• GIVEN PROBLEM: Give back the full material, exactly as it reads.

#####

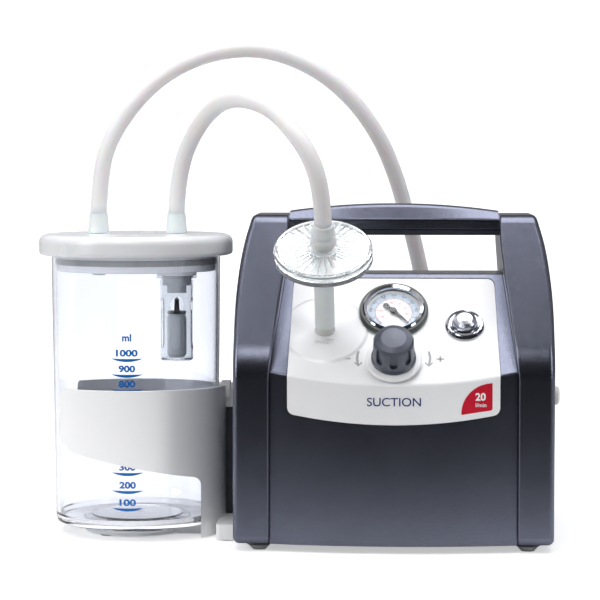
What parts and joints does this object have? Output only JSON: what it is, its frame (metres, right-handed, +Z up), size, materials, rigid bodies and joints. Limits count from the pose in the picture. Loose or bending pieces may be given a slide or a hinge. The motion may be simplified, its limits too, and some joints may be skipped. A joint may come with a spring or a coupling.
{
  "type": "suction pump",
  "caption": "Portable medical suction pump with carrying handle, vacuum gauge, regulator, bacteria filter, clear collection jar and silicone hoses.",
  "frame": {"origin": "on the floor under the middle of the object without its hoses", "axes": "+X to the viewer's right, from the jar to the pump's free side; +Y to the rear; +Z up"},
  "size_m": [0.3488, 0.4067, 0.3293],
  "materials": {
    "body_plastic": "satin metallic plastic",
    "panel_white": "gloss",
    "holder_white": "satin",
    "lid_white": "gloss",
    "jar_clear": "gloss",
    "filter_clear": "gloss",
    "silicone": "satin",
    "rubber_dark": "matte",
    "rubber_light": "matte",
    "grip_soft": "satin",
    "gasket_olive": "satin",
    "chrome": "polished",
    "dial_white": "matte",
    "needle_black": "satin",
    "lens_clear": "gloss",
    "knob_dark": "satin",
    "button_grey": "polished",
    "black_plastic": "matte",
    "steel": "brushed",
    "zinc_can": "satin",
    "laminations": "raw",
    "alloy": "cast",
    "diaphragm_rubber": "matte",
    "paper_membrane": "matte",
    "nylon_white": "satin",
    "float_plastic": "satin"
  },
  "bodies": {
    "pump": {"front_cover": "body_plastic", "rear_cover": "body_plastic", "side_frame_left": "body_plastic", "side_frame_right": "body_plastic", "handle_bar": "body_plastic", "handle_grip": "grip_soft", "base_plate": "black_plastic", "base_screws": "steel", "foot_pads": "black_plastic", "rubber_feet": "rubber_light", "control_panel": "panel_white", "side_rail": "grip_soft", "side_stud": "nylon_white", "jar_holder": "holder_white", "gauge_case": "black_plastic", "gauge_gasket": "gasket_olive", "gauge_bezel": "chrome", "gauge_dial": "dial_white", "gauge_lens": "lens_clear", "valve_body": "nylon_white", "button_bezel": "chrome", "power_switch": "black_plastic", "inlet_port": "nylon_white", "inlet_sleeve": "silicone", "filter_lower": "filter_clear", "filter_upper": "filter_clear", "filter_membrane": "paper_membrane", "filter_hose_cuff": "silicone", "mains_inlet": "black_plastic", "exhaust_silencer": "black_plastic", "motor_stator": "zinc_can", "pump_housing": "alloy", "diaphragm": "diaphragm_rubber", "valve_plate": "alloy", "pump_head": "black_plastic", "head_screws": "steel", "motor_cradle": "black_plastic", "pump_mounts": "rubber_dark", "short_hose_pump_side": "silicone", "patient_hose_down": "silicone", "patient_hose_coil": "silicone", "patient_hose_tail": "silicone", "hose_connector": "nylon_white", "inner_tubes": "silicone"},
    "jar": {"jar": "jar_clear"},
    "lid": {"lid": "lid_white", "lid_seal": "rubber_light", "hose_cuffs": "silicone", "float_cage": "filter_clear", "short_hose_jar_side": "silicone", "patient_hose_jar_side": "silicone"},
    "float": {"float": "float_plastic", "float_seal": "rubber_dark"},
    "knob": {"regulator_knob": "knob_dark"},
    "power_button": {"power_button": "button_grey"},
    "needle": {"gauge_needle": "needle_black"},
    "rotor": {"motor_rotor": "laminations", "cooling_fan": "black_plastic"},
    "rod": {"connecting_rod": "alloy"}
  },
  "joints": [
    {"name": "jar_lift", "type": "slide", "parent": "pump", "child": "jar", "axis": [0, 0, 1], "range_m": [0, 0.1]},
    {"name": "lid_lift", "type": "slide", "parent": "jar", "child": "lid", "axis": [0, 0, 1], "range_m": [0, 0.075]},
    {"name": "float_lift", "type": "slide", "parent": "lid", "child": "float", "axis": [0, 0, 1], "range_m": [0, 0.0115]},
    {"name": "regulator_turn", "type": "hinge", "parent": "pump", "child": "knob", "pos_m": [0.0633, -0.0597, 0.12071], "axis": [0, -0.7009, 0.7133], "range_deg": [-270, 270]},
    {"name": "power_press", "type": "slide", "parent": "pump", "child": "power_button", "axis": [0, 0.7009, -0.7133], "range_m": [0, 0.003], "stiffness_N_per_m": 800},
    {"name": "needle_turn", "type": "hinge", "parent": "pump", "child": "needle", "pos_m": [0.0633, -0.029, 0.15088], "axis": [0, -0.7009, 0.7133], "range_deg": [0, 270], "stiffness_Nm_per_rad": 0.0002},
    {"name": "motor_spin", "type": "hinge", "parent": "pump", "child": "rotor", "pos_m": [0.0233, 0.027, 0.05], "axis": [1, 0, 0], "continuous": true},
    {"name": "rod_swing", "type": "hinge", "parent": "rotor", "child": "rod", "pos_m": [0.0878, 0.027, 0.0525], "axis": [1, 0, 0], "continuous": true}
  ],
  "couplings": [
    {"joint": "rod_swing", "follows": "motor_spin", "ratio": -1}
  ]
}
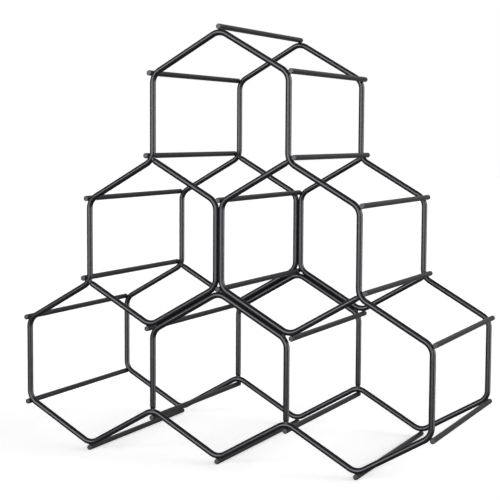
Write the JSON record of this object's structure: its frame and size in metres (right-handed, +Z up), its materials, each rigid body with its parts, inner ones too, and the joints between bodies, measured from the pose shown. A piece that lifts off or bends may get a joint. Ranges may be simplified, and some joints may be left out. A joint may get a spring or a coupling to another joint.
{
  "type": "wine rack",
  "caption": "Free-standing honeycomb wine rack of painted round wire: hexagonal cells stacked in a pyramid, each face bent from wire, with straight cross rods between the faces.",
  "frame": {"origin": "on the floor under the middle of the rack, half way between its front and back faces", "axes": "+X to the right along the rows of cells, +Y from the front face to the back face, along a lying bottle, +Z up"},
  "size_m": [0.3078, 0.147, 0.2971],
  "materials": {
    "face_wire": "satin black powder coat over steel wire",
    "cross_rod": "satin black powder coat over steel rod"
  },
  "bodies": {
    "root": {"front_outline_wire": "face_wire", "front_left_cell_wire": "face_wire", "front_right_cell_wire": "face_wire", "front_house_wire": "face_wire", "back_outline_wire": "face_wire", "back_left_cell_wire": "face_wire", "back_right_cell_wire": "face_wire", "back_house_wire": "face_wire", "rod_peak": "cross_rod", "rod_row2_upper_middle": "cross_rod", "rod_row2_lower_middle": "cross_rod", "rod_foot_middle": "cross_rod", "rod_row3_upper_left": "cross_rod", "rod_row3_upper_right": "cross_rod", "rod_row3_lower_left": "cross_rod", "rod_row3_lower_right": "cross_rod", "rod_row2_upper_left": "cross_rod", "rod_row2_upper_right": "cross_rod", "rod_row2_lower_left": "cross_rod", "rod_row2_lower_right": "cross_rod", "rod_row1_upper_outer_left": "cross_rod", "rod_row1_upper_outer_right": "cross_rod", "rod_row1_upper_inner_left": "cross_rod", "rod_row1_upper_inner_right": "cross_rod", "rod_row1_lower_outer_left": "cross_rod", "rod_row1_lower_outer_right": "cross_rod", "rod_row1_lower_inner_left": "cross_rod", "rod_row1_lower_inner_right": "cross_rod", "rod_foot_left": "cross_rod", "rod_foot_right": "cross_rod"}
  },
  "joints": []
}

#####

• FINAL RESULT:
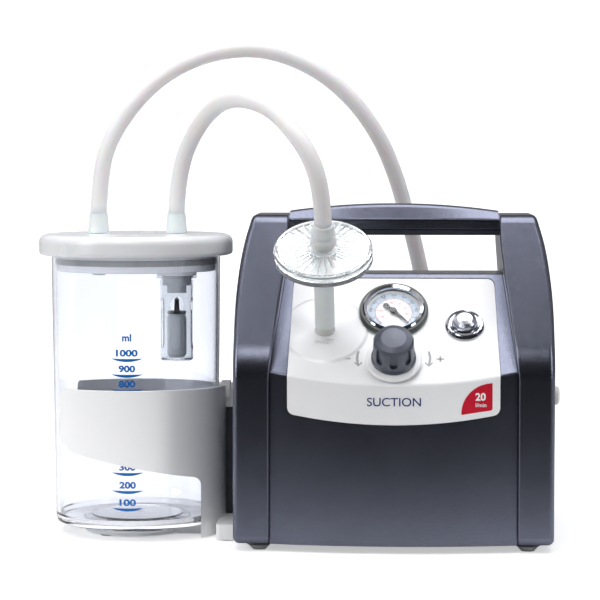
What parts and joints does this object have? Output only JSON: what it is, its frame (metres, right-handed, +Z up), size, materials, rigid bodies and joints. Limits count from the pose in the picture. Loose or bending pieces may be given a slide or a hinge. The motion may be simplified, its limits too, and some joints may be skipped. A joint may come with a spring or a coupling.
{
  "type": "suction pump",
  "caption": "Portable medical suction pump with carrying handle, vacuum gauge, regulator, bacteria filter, clear collection jar and silicone hoses.",
  "frame": {"origin": "on the floor under the middle of the object without its hoses", "axes": "+X to the viewer's right, from the jar to the pump's free side; +Y to the rear; +Z up"},
  "size_m": [0.3488, 0.4067, 0.3293],
  "materials": {
    "body_plastic": "satin metallic plastic",
    "panel_white": "gloss",
    "holder_white": "satin",
    "lid_white": "gloss",
    "jar_clear": "gloss",
    "filter_clear": "gloss",
    "silicone": "satin",
    "rubber_dark": "matte",
    "rubber_light": "matte",
    "grip_soft": "satin",
    "gasket_olive": "satin",
    "chrome": "polished",
    "dial_white": "matte",
    "needle_black": "satin",
    "lens_clear": "gloss",
    "knob_dark": "satin",
    "button_grey": "polished",
    "black_plastic": "matte",
    "steel": "brushed",
    "zinc_can": "satin",
    "laminations": "raw",
    "alloy": "cast",
    "diaphragm_rubber": "matte",
    "paper_membrane": "matte",
    "nylon_white": "satin",
    "float_plastic": "satin"
  },
  "bodies": {
    "pump": {"front_cover": "body_plastic", "rear_cover": "body_plastic", "side_frame_left": "body_plastic", "side_frame_right": "body_plastic", "handle_bar": "body_plastic", "handle_grip": "grip_soft", "base_plate": "black_plastic", "base_screws": "steel", "foot_pads": "black_plastic", "rubber_feet": "rubber_light", "control_panel": "panel_white", "side_rail": "grip_soft", "side_stud": "nylon_white", "jar_holder": "holder_white", "gauge_case": "black_plastic", "gauge_gasket": "gasket_olive", "gauge_bezel": "chrome", "gauge_dial": "dial_white", "gauge_lens": "lens_clear", "valve_body": "nylon_white", "button_bezel": "chrome", "power_switch": "black_plastic", "inlet_port": "nylon_white", "inlet_sleeve": "silicone", "filter_lower": "filter_clear", "filter_upper": "filter_clear", "filter_membrane": "paper_membrane", "filter_hose_cuff": "silicone", "mains_inlet": "black_plastic", "exhaust_silencer": "black_plastic", "motor_stator": "zinc_can", "pump_housing": "alloy", "diaphragm": "diaphragm_rubber", "valve_plate": "alloy", "pump_head": "black_plastic", "head_screws": "steel", "motor_cradle": "black_plastic", "pump_mounts": "rubber_dark", "short_hose_pump_side": "silicone", "patient_hose_down": "silicone", "patient_hose_coil": "silicone", "patient_hose_tail": "silicone", "hose_connector": "nylon_white", "inner_tubes": "silicone"},
    "jar": {"jar": "jar_clear"},
    "lid": {"lid": "lid_white", "lid_seal": "rubber_light", "hose_cuffs": "silicone", "float_cage": "filter_clear", "short_hose_jar_side": "silicone", "patient_hose_jar_side": "silicone"},
    "float": {"float": "float_plastic", "float_seal": "rubber_dark"},
    "knob": {"regulator_knob": "knob_dark"},
    "power_button": {"power_button": "button_grey"},
    "needle": {"gauge_needle": "needle_black"},
    "rotor": {"motor_rotor": "laminations", "cooling_fan": "black_plastic"},
    "rod": {"connecting_rod": "alloy"}
  },
  "joints": [
    {"name": "jar_lift", "type": "slide", "parent": "pump", "child": "jar", "axis": [0, 0, 1], "range_m": [0, 0.1]},
    {"name": "lid_lift", "type": "slide", "parent": "jar", "child": "lid", "axis": [0, 0, 1], "range_m": [0, 0.075]},
    {"name": "float_lift", "type": "slide", "parent": "lid", "child": "float", "axis": [0, 0, 1], "range_m": [0, 0.0115]},
    {"name": "regulator_turn", "type": "hinge", "parent": "pump", "child": "knob", "pos_m": [0.0633, -0.0597, 0.12071], "axis": [0, -0.7009, 0.7133], "range_deg": [-270, 270]},
    {"name": "power_press", "type": "slide", "parent": "pump", "child": "power_button", "axis": [0, 0.7009, -0.7133], "range_m": [0, 0.003], "stiffness_N_per_m": 800},
    {"name": "needle_turn", "type": "hinge", "parent": "pump", "child": "needle", "pos_m": [0.0633, -0.029, 0.15088], "axis": [0, -0.7009, 0.7133], "range_deg": [0, 270], "stiffness_Nm_per_rad": 0.0002},
    {"name": "motor_spin", "type": "hinge", "parent": "pump", "child": "rotor", "pos_m": [0.0233, 0.027, 0.05], "axis": [1, 0, 0], "continuous": true},
    {"name": "rod_swing", "type": "hinge", "parent": "rotor", "child": "rod", "pos_m": [0.0878, 0.027, 0.0525], "axis": [1, 0, 0], "continuous": true}
  ],
  "couplings": [
    {"joint": "rod_swing", "follows": "motor_spin", "ratio": -1}
  ]
}
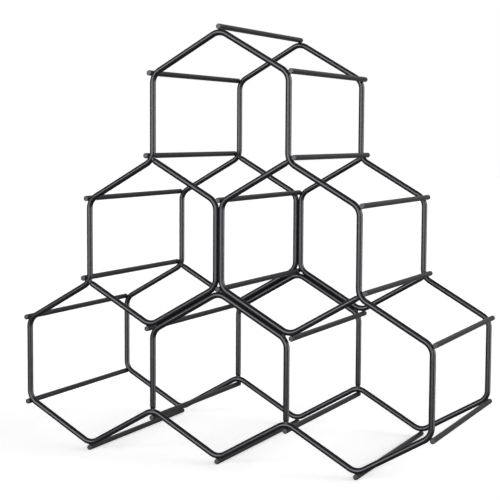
Write the JSON record of this object's structure: its frame and size in metres (right-handed, +Z up), its materials, each rigid body with its parts, inner ones too, and the joints between bodies, measured from the pose shown. A piece that lifts off or bends may get a joint. Ranges may be simplified, and some joints may be left out. A joint may get a spring or a coupling to another joint.
{
  "type": "wine rack",
  "caption": "Free-standing honeycomb wine rack of painted round wire: hexagonal cells stacked in a pyramid, each face bent from wire, with straight cross rods between the faces.",
  "frame": {"origin": "on the floor under the middle of the rack, half way between its front and back faces", "axes": "+X to the right along the rows of cells, +Y from the front face to the back face, along a lying bottle, +Z up"},
  "size_m": [0.3078, 0.147, 0.2971],
  "materials": {
    "face_wire": "satin black powder coat over steel wire",
    "cross_rod": "satin black powder coat over steel rod"
  },
  "bodies": {
    "root": {"front_outline_wire": "face_wire", "front_left_cell_wire": "face_wire", "front_right_cell_wire": "face_wire", "front_house_wire": "face_wire", "back_outline_wire": "face_wire", "back_left_cell_wire": "face_wire", "back_right_cell_wire": "face_wire", "back_house_wire": "face_wire", "rod_peak": "cross_rod", "rod_row2_upper_middle": "cross_rod", "rod_row2_lower_middle": "cross_rod", "rod_foot_middle": "cross_rod", "rod_row3_upper_left": "cross_rod", "rod_row3_upper_right": "cross_rod", "rod_row3_lower_left": "cross_rod", "rod_row3_lower_right": "cross_rod", "rod_row2_upper_left": "cross_rod", "rod_row2_upper_right": "cross_rod", "rod_row2_lower_left": "cross_rod", "rod_row2_lower_right": "cross_rod", "rod_row1_upper_outer_left": "cross_rod", "rod_row1_upper_outer_right": "cross_rod", "rod_row1_upper_inner_left": "cross_rod", "rod_row1_upper_inner_right": "cross_rod", "rod_row1_lower_outer_left": "cross_rod", "rod_row1_lower_outer_right": "cross_rod", "rod_row1_lower_inner_left": "cross_rod", "rod_row1_lower_inner_right": "cross_rod", "rod_foot_left": "cross_rod", "rod_foot_right": "cross_rod"}
  },
  "joints": []
}